The above note is from 2014. Sorry if I’m not a regular and don’t typically try to quote other notes. This wine is in a fabulous spot right now, perhaps an early high plateau of maturity. Very well integrated and balanced, plummy, wintry-spice uit that has a nice, mid-weight concentration that almost tastes weet. Very food friendly and perfectt pairing with a braised lamb shank prepred “osso bucco style”, i.e. with some tomato!

Foradori Teroldego…think I have seen an entry-level in town? I did dig up this TN on a white>>>


2011 Foradori Fontanasanta Manzoni Biance Vigneti delle Dolomiti.

Cellared nicely, $35 Can. 12.5% alc, Lot 11/14. I did decant. Color has some orange tints, but varied opinions on the color. Lemon, spice, floral nose, some orange blossom maybe. Mango, nectarine as it opened, yeasty.
Dryish on entry, medium bodies, good acidity but wonder if one should drink on release? I expected a wow wine but did not happen. One poster on CT talks about " aspect of Riesling…typical neutral fruit of P Bianco". What was he drinking!!
Much better finish on day 2 with some creamyness.

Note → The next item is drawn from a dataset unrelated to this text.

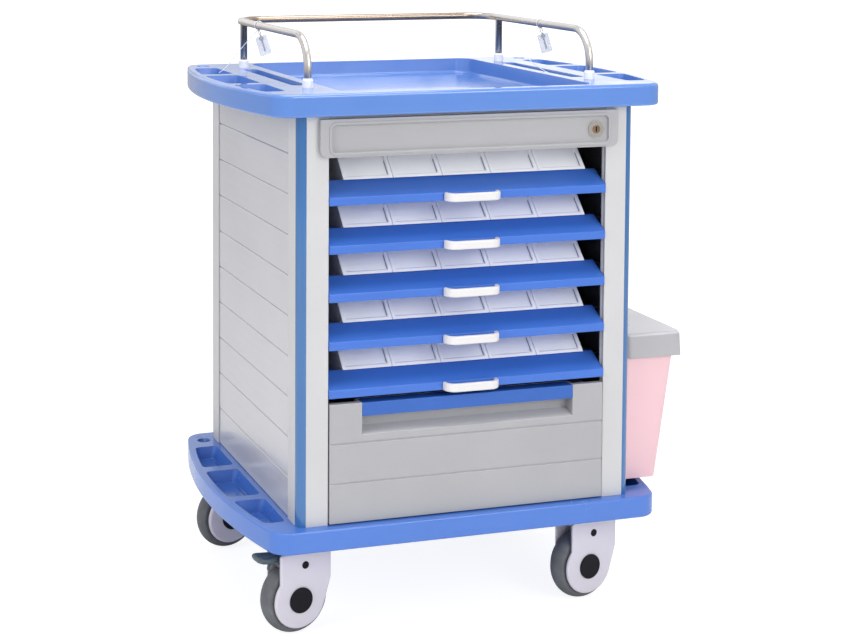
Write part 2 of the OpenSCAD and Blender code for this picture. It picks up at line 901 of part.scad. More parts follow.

A very good summary :slight_smile:
FWIW they use Spanish ‘Tinajas’ for the Sgarzon and Morei ageing - basically an amphora without handles and I doubt the difference is meaningful, but they particularly like the artisan making them.

Thanks for the note on the Manzoni Bianco Bob. I have a more recent bottle and was wondering whether to age it. It seems people are opening reasonably young and enjoying it, so I might do just that.